El 7 de octubre de 2023 quedará marcado en la historia contemporánea como uno de los días más oscuros para Israel. Esa mañana, el grupo terrorista HAMAS ejecutó un ataque brutal, masivo y premeditado contra civiles israelíes, dejando un rastro de muerte, dolor y destrucción que, con cinismo, calificaron como un “glorioso día de éxito”. No fue un acto de resistencia ni una lucha por la liberación nacional, como algunos intentan presentarlo; fue una masacre despiadada con el único propósito de sembrar el terror y provocar una guerra sin cuartel.
Los testimonios de sobrevivientes y las pruebas recolectadas por medios internacionales e investigadores independientes evidencian que HAMAS no distinguió entre soldados y civiles, entre adultos y niños, entre hombres y mujeres. Atacaron comunidades enteras en la frontera con Gaza, irrumpieron en hogares, asesinaron familias completas y secuestraron a decenas de personas. Fue un acto deliberado de barbarie, condenable desde cualquier óptica ética, política o religiosa.
Ante estos hechos, resulta alarmante la forma en que algunos sectores del mundo —particularmente en América Latina— han relativizado esta tragedia. Y más grave aún, cómo gobiernos como el de Colombia han adoptado una postura ambigua, tibia e incluso cómplice al no condenar con claridad y firmeza esta acción terrorista. Es aquí donde la crítica deja de ser opcional y se convierte en un deber moral.
El gobierno colombiano, encabezado por un presidente que ha convertido su ideología en un dogma inflexible, no solo evitó un pronunciamiento contundente, sino que en diversas ocasiones ha mostrado simpatía con el discurso de HAMAS, bajo el argumento de una supuesta «lucha contra la opresión». Esta narrativa, profundamente sesgada y desinformada, termina sirviendo a los intereses del terrorismo y socava cualquier intento serio por alcanzar la paz en Medio Oriente.
No se trata de negar la existencia del conflicto palestino-israelí, ni de desconocer las injusticias históricas sufridas por muchas comunidades en ambos lados. Es evidente que existe una compleja red de tensiones, errores y fracasos diplomáticos que ha alimentado la violencia durante décadas. Sin embargo, lo ocurrido el 7 de octubre no puede interpretarse como una guerra simétrica entre dos bandos: fue un atentado terrorista contra civiles. Quienes lo justifican o lo minimizan están legitimando el terrorismo como herramienta política.
Lamentablemente, el actual presidente de Colombia y sus más fervientes seguidores —a quienes muchos ya identifican como “focas aplaudidoras”— han optado por defender a HAMAS bajo el pretexto de la resistencia popular.
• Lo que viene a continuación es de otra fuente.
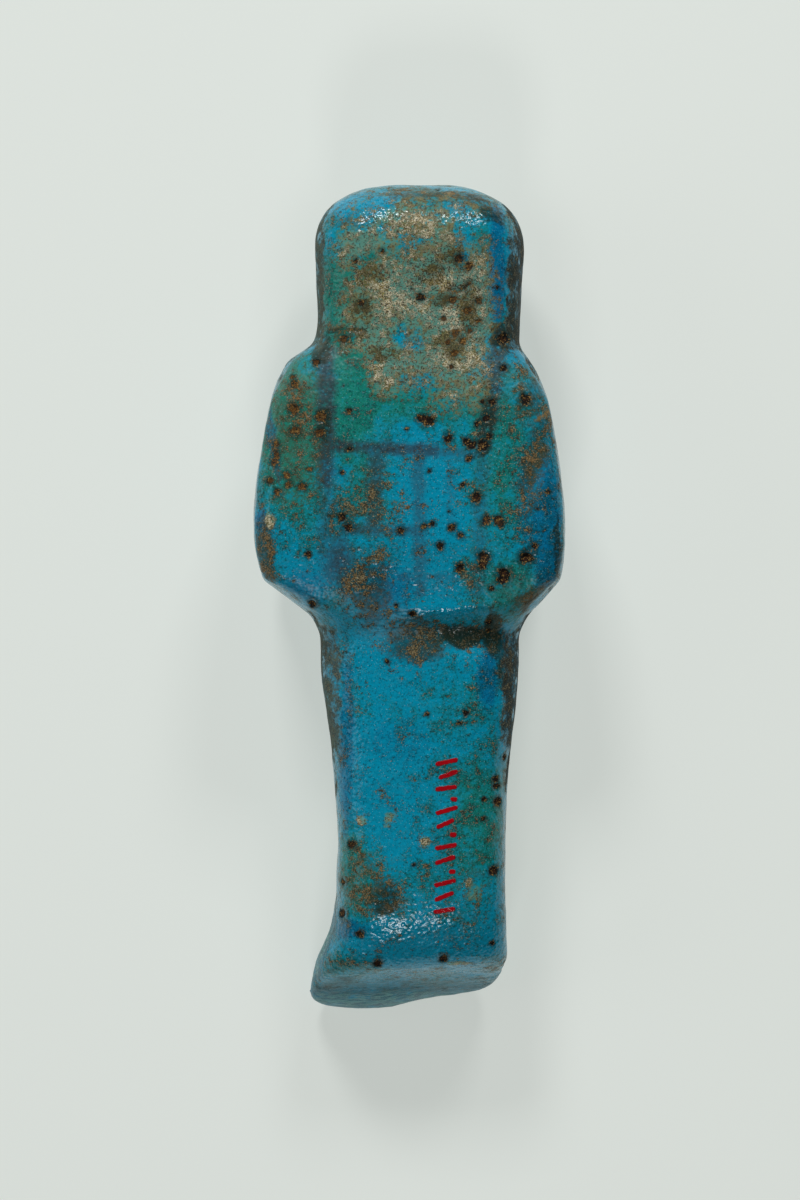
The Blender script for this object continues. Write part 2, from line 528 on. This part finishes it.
def strokes(at, rows, inside, outside):
    """Painted lines that are full and gone at two shares of their half width."""
    drawn = np.zeros(len(at))
    for half_width, strength, points in rows:
        band = 1 - ease(from_line(at, points), half_width * inside, half_width * outside)
        drawn = np.maximum(drawn, strength * band)
    return drawn


def paint_both_faces(surface, at, near):
    """Stores the finishes that the back and the front each have rows for."""
    back, front = surface.back, surface.front
    pit, _, _ = pit_profile(near, PITS)
    front_pit, _, _ = pit_profile(near, FRONT_PITS)
    gouge = 0.62 * marks(near, [GOUGE], 0.1, 0.6)
    hem = 0.6 * marks(near, [WIG_HEM], 0.05, 0.5)
    surface.store("pit", back * np.maximum.reduce([pit, gouge, hem]) + front * front_pit)
    surface.store("scratch", back * marks(near, SCRATCHES, 0.15, 0.45))
    bag = np.maximum(patches(at, INK, 0.6), strokes(at, BAG_LINES, 0.45, 1.7))
    eyes = on_both_sides(EYE_LINES, FACE_ACROSS, EYE_OUT, EYE_UP)
    hoes = on_both_sides(HOE_LINES, 0.0, FIST_OUT, FIST_UP)
    fingers = marks(near, finger_lines(), 0.1, 0.35)
    front_lines = np.maximum(strokes(near, eyes + hoes, 0.6, 1.5), fingers)
    surface.store("line", back * bag + front * front_lines)
    surface.store("crust", back * patches(at, CRUST, 0.6) * (1 - patches(at, CRUST_GAPS, 0.6)))
    surface.store("stain", back * patches(at, STAINS, 0.6) + front * patches(at, FRONT_STAINS, 0.8))
    surface.store("green", back * patches(at, GREEN_GLAZE, 0.7) + front * patches(at, FRONT_GREEN, 0.8))


def paint(surface):
    """Stores where each finish goes, for the material to read."""
    at = surface.across_up(PAINT_WAVER)
    paint_both_faces(surface, at, surface.across_up(RELIEF_WAVER))
    for name, rows, soft in BACK_FINISHES:
        surface.store(name, surface.back * patches(at, rows, soft))
    touching = surface.front * (1 - ease(surface.at[:, 2], 0.3, 1.6))
    surface.store("side", np.maximum(sides(surface, at), 0.9 * touching))
    surface.store("right", ease(surface.normal[:, 0], -0.2, 0.3))
    sole = ease(-surface.normal[:, 1], 0.25, 0.75) * ease(-at[:, 1], 47.5, 52.0)
    surface.store("foot", np.maximum(sole, surface.side * patch(at, *FOOT_SIDE)))


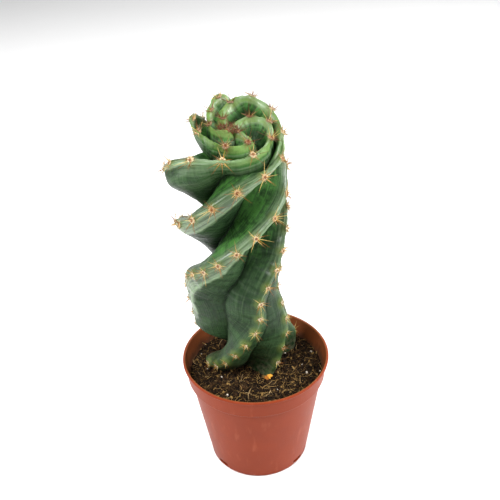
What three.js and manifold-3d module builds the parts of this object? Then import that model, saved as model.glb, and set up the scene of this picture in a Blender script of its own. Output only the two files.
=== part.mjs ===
// A spiral cactus with four twisted ribs, standing in potting mix in a round plastic nursery pot.
// Millimetres, +Z up. The origin is on the surface the pot stands on, in the middle of the whole
// object's outline, so the pot's own axis lies a little to its right.
import * as THREE from "three";
import { ConvexGeometry } from "three/addons/geometries/ConvexGeometry.js";
import { mergeVertices } from "three/addons/utils/BufferGeometryUtils.js";
import Module from "manifold-3d";

const wasm = await Module();
wasm.setup();

// How far the pot's axis lies from the origin, because the plant leans out past the rim
const POT_AXIS_X = 2.75;

// Pot
const POT_HEIGHT = 88;
const POT_SIDES = 64;
const LIP_RADIUS = 52.5;
const BAND_FOOT_Z = 73;
const FLOOR_TOP = 7;
const FOOT_ARCH_HEIGHT = 1.6;
const FOOT_ARCH_ANGLES = [90, 210, 330];
const FOOT_ARCH_SPAN = 40;
const SLOT_OFFSET = 11;
const SLOT_WIDTH = 8.5;
const SLOT_BOTTOM = 2.9;
const SLOT_TOP = 5.6;

// Potting mix
const GAP = 0.35;
const SOIL_LEVEL = 75.5;
const SOIL_RINGS = 11;
const SOIL_SIDES = 44;
const SOIL_ROUGHNESS = 1.1;

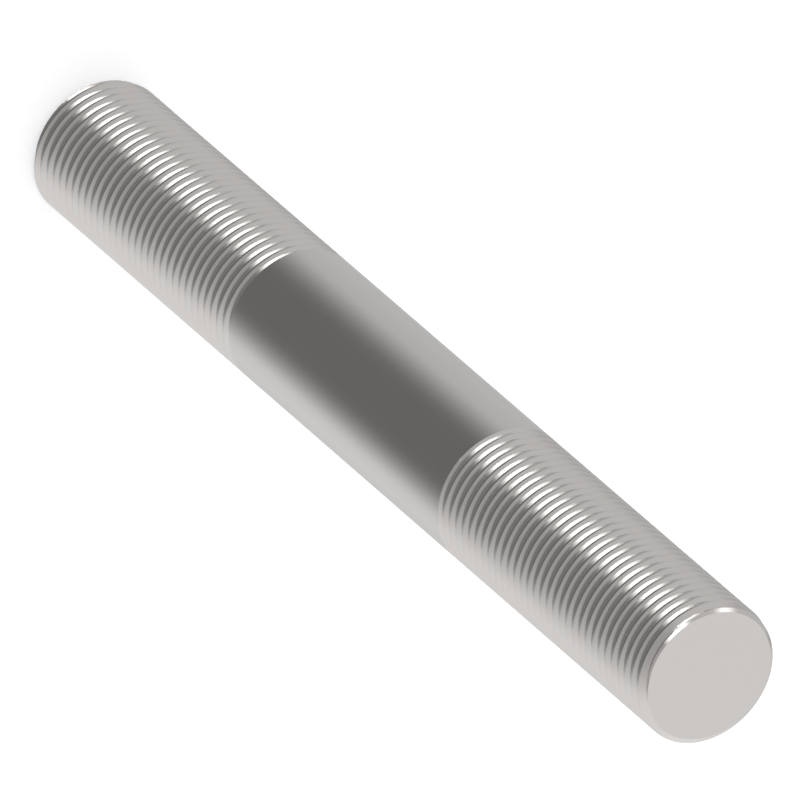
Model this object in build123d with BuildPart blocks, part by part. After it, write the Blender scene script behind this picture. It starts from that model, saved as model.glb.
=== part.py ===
# Double-ended threaded stud: one bar, turned and threaded at both ends, with a plain full-size shank between.
# Millimetres, +Z up. It stands on one end, with the origin at the middle of that end's face.
import os

from build123d import *

# Driving dimensions
thread_diameter = 19.05  # over the crests of the 3/4 in thread
thread_length = 50.8  # 2 in, from the end face to the last full turn, alike at both ends
shank_diameter = 19.05  # full-bodied: the bar keeps the size of the crests
shank_length = 50.8  # 2 in of plain bar between the threads
end_chamfer = 0.76  # 0.03 in at 45 degrees, a little less deep than the thread

# The three lengths of the bar, from the foot up: where each starts, how long it is and how thick
lower_thread = (0, thread_length, thread_diameter)
shank = (thread_length, shank_length, shank_diameter)
upper_thread = (thread_length + shank_length, thread_length, thread_diameter)

with BuildPart() as stud:
    # Both threads are solid to their crests, as a drawing of a stud shows them.
    for start, length, diameter in (lower_thread, shank, upper_thread):
        with BuildSketch(Plane.XY.offset(start)):
            Circle(radius=diameter / 2)
        extrude(amount=length)

    # The rims of the two end faces are broken so that a nut starts easily.
    rings = stud.edges().filter_by(GeomType.CIRCLE).group_by(Axis.Z)
    chamfer(rings[0] + rings[-1], length=end_chamfer)

stud.part.label = "stud"

os.makedirs("parts", exist_ok=True)
export_step(stud.part, "parts/stud.step")
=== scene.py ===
# %% [markdown]
# # A double-ended threaded stud
#
# The real object is one bar of stainless steel. It was turned to size, threaded from both ends and left
# plain in the middle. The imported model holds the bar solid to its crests, as a drawing of a stud does.
# This lesson cuts the two threads, finishes the steel and lights it as a catalogue picture would be.

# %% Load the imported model
import math

import bmesh
import bpy
from mathutils import Matrix, Vector


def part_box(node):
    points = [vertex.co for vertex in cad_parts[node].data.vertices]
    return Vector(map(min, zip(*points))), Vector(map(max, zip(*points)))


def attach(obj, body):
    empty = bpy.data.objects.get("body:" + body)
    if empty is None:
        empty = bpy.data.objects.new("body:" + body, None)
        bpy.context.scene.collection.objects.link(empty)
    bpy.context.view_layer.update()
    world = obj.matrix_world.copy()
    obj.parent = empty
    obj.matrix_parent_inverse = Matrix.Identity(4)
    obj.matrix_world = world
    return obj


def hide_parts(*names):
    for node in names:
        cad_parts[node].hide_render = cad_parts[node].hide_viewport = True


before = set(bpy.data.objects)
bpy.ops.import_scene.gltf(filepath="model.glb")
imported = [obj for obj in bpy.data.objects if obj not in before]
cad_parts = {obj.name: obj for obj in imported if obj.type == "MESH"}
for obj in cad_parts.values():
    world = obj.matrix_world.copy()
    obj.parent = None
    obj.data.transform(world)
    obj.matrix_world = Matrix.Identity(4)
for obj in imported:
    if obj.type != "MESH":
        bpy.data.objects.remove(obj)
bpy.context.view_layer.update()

MM = 0.001

# %% [markdown]
# ## The sizes
#
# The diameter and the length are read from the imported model, so the thread always fits the bar. The pitch
# is that of a 3/4 inch fine thread, 16 to the inch. Both threads are 2 inches long, and both ends have a 45
# degree chamfer of 0.76 mm, so that a nut starts easily.

# %% Measure the bar and state the thread
bar_low, bar_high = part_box("stud")
diameter = bar_high.x - bar_low.x
total_length = bar_high.z - bar_low.z
middle_height = (bar_low.z + bar_high.z) / 2

INCH = 25.4 * MM
pitch = INCH / 16
thread_length = 2 * INCH
shank_length = total_length - 2 * thread_length
end_chamfer = 0.76 * MM

print(f"diameter {diameter / MM:.2f} mm, length {total_length / MM:.1f} mm, pitch {pitch / MM:.4f} mm")

# %% [markdown]
# ## One helper for every node tree
#
# The shape, the steel and the light are all made by node trees. One small helper adds a node, sets its
# properties, and fills its inputs with numbers or with links from other nodes. Its first use is the group
# that holds the form of the thread.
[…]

Con ello, no solo traicionan los principios democráticos y humanitarios que dicen defender, sino que envían un mensaje peligroso al mundo: que el terrorismo puede ser válido si se ajusta a sus afinidades ideológicas.
La incoherencia de esta postura se hace aún más evidente cuando el mismo gobierno que dice defender la vida, la paz y los derechos humanos calla frente al asesinato de niños judíos o relativiza su sufrimiento con argumentos simplistas y reduccionistas. No es la vida lo que defienden; es una narrativa ideológica contaminada, que instrumentaliza el dolor de algunos y niega el de otros.
En este contexto, es fundamental recordar que criticar a HAMAS no equivale a odiar al pueblo palestino. Al contrario: muchos palestinos también sufren bajo el yugo de este grupo extremista, que no busca la paz ni la coexistencia, sino la destrucción total del Estado de Israel. Apoyar al pueblo palestino debe significar apoyar una solución real al conflicto, basada en el respeto mutuo, la justicia y la vida. Defender a HAMAS es exactamente lo contrario: es perpetuar la guerra, el odio y el terror.
Hoy, más que nunca, el mundo necesita claridad moral. No podemos permitir que las ideologías políticas nos cieguen hasta el punto de justificar masacres. La neutralidad frente al terror no es una postura ética; es complicidad. Y la complicidad, tarde o temprano, cobra su precio.
El gobierno colombiano debería revisar con seriedad su política exterior, comprender las implicaciones de sus alianzas y asumir una postura que esté del lado de las víctimas y no de sus verdugos. El pueblo de Israel merece solidaridad, no indiferencia. Y el pueblo colombiano merece líderes que hablen con la verdad, no con la voz de los radicales.
Dios bendiga al pueblo de Israel. Y que nunca más tengamos que lamentar otra tragedia como la del 7 de octubre.